Scheduler node status metrics are sourced from Cluster Monitoring > Scheduler Monitoring > Node View.

Scheduler node status definitions

alloc, mix, etc. are scheduler-level node states from sinfo.

  • Available = alloc + mix + idle + completing
  • Unavailable (marked unavailable by admin) = drain + resv + maint
  • Down = down + fail + error

Alert Notifications

  • Send notifications: Required. Yes/No.
    • If Yes, email/WeCom/Feishu settings are shown.
    • If No, no notifications are sent. An alert record is still created.

Email

  • Shows a user list. Select one or more users. Selected users are disabled and cannot be selected again.
  • User list scope:
    • Administrators can see all users and can configure email notifications to any users.
    • Regular users can see only themselves and can configure notifications only for themselves.

Test

Sends a test message to the configured email address or WeCom/Feishu destination.

WeCom

  • Provide the WeCom robot webhook URL and a remark.

Feishu

  • For Feishu robot configuration, see Configure Feishu Robot.
  • Feishu notifications can also be added under Alert behavior.

Alert notification groups

You can create notification groups and bind WeCom/Feishu destinations to the group.

  • Create group:
    • Group name: Required.
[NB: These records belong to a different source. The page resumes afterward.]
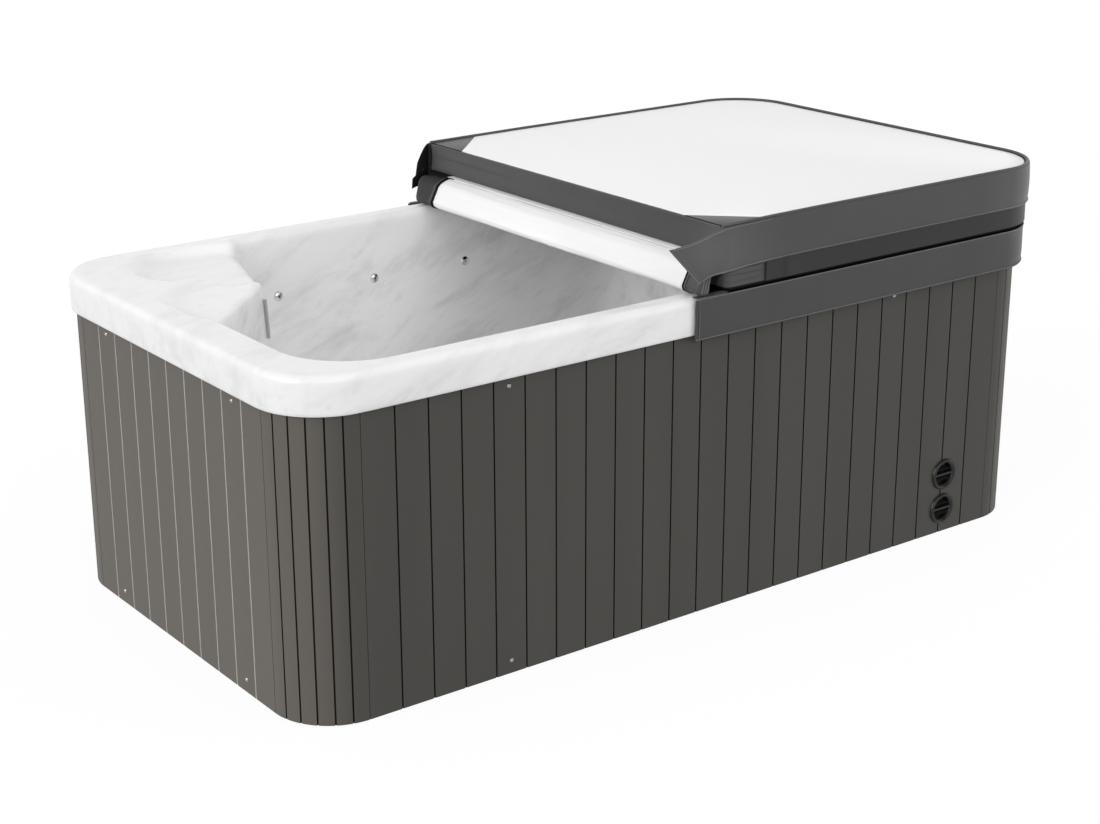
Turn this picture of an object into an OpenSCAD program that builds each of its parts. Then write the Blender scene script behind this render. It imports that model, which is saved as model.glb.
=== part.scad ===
/* [Tub] */
// Overall length of the moulded rim
tub_l = 2210; // [2000:5:2400]
// Overall width of the moulded rim
tub_w = 1159; // [1050:1:1300]
// Height of the rim's top face above the floor
tub_h = 780; // [740:5:860]
// Corner radius of the rim, seen from above
rim_r = 159; // [120:1:200]
// Height of the rim's outer face
rim_drop = 87; // [70:1:110]
// Round between the rim's top and its face
rim_fillet = 19; // [10:1:26]
// Wall of the moulded shell
shell_t = 7; // [5:0.5:10]

/* [Bathing well] */
// Flat deck along each long side
deck_side = 64; // [50:1:90]
// Flat deck at the low seat's end
deck_left = 109; // [90:1:150]
// Deck over the equipment bay
deck_bay = 505; // [460:5:600]
// Round between the deck and the wall of the well
edge_r = 15; // [10:1:20]
// Corner radius of the well, seen from above
well_r = 170; // [130:5:200]
// Height of the seats above the floor
seat_z = 360; // [320:5:400]
// Height of the footwell's floor
foot_z = 130; // [110:5:160]
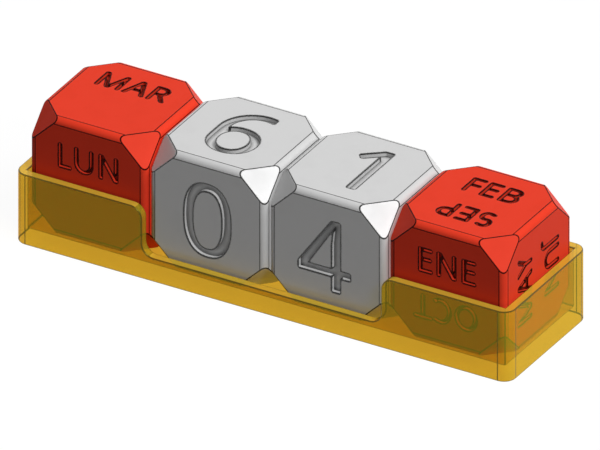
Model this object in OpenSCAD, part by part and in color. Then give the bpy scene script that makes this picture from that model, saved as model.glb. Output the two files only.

Globally unique.
    • Description: Optional.
    • Members / WeCom / Feishu: Optional.
    • Validation rules:
      1. The platform verifies global uniqueness and generates a group ID.
      2. A group record is added to the group list.
      3. The group is mapped to a Linux user group on cluster nodes and membership is synced to cluster nodes.
      4. Group notification methods include member emails and all bound WeCom/Feishu destinations.
  • Group list shows group ID, name, description, user count, bound WeCom/Feishu counts, and creation time.
  • Actions:
    • Edit: Edit description, add users, add WeCom, add Feishu.
    • Delete: Delete the group.

When creating or editing an alert policy, you can select a group. If selected, alerts notify all member emails and all bound WeCom/Feishu destinations.